In situ atomic force microscopy (AFM) has been employed to study the electrodeposition of cerium oxide onto a gold substrate, characterized by regular triangular corrugations (of base length 400–500 nm, and height 10–20 nm) as well as microscopic steps and pits on individual corrugation surfaces. The substrate surface provides macroscopic and microscopic physical shields for the deposit nuclei against the lateral force of the scanning AFM tip while allowing sufficient resolution. The deposition is revealed to proceed through a novel mechanism in which nuclei form from a precursor gel mass produced at the electrode‐electrolyte interface during deposition.
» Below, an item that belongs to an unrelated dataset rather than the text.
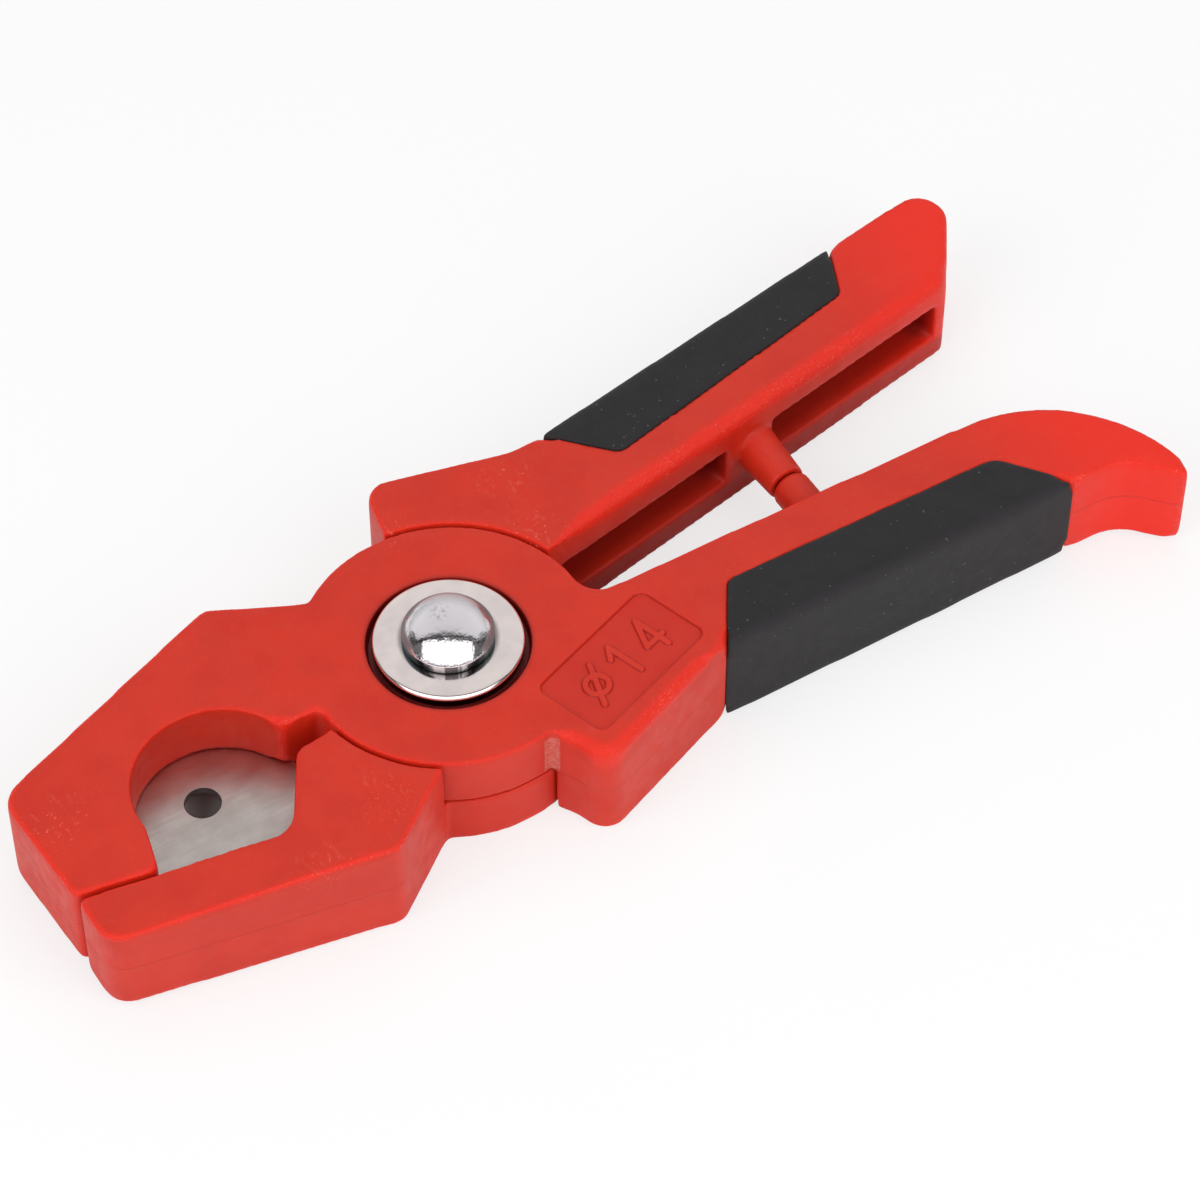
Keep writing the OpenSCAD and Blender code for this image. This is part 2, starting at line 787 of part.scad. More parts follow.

Occurrence of the gel is supported by transient smearing of in situ AFM images and material transport by the scanning tip to the border regions of the imaging site and subsequent retention there. Gel formation is inherent to the deposition rather than owing to a particular substrate morphology or control conditions. The nucleation mechanism is seen from an induction period for deposition, emergence, and growth of fine deposit grains, and prolonged absence of deposition on particular local areas where initial nuclei are removed. Gel formation is achieved rapidly, within 10–20 s, whereas subsequent nucleation from the gel is comparatively slow, requiring up to several minutes. Nucleation from a gel rather than direct deposition, is also the mechanism for bulk deposition on the cerium oxide phase already deposited. © 1999 The Electrochemical Society. All rights reserved.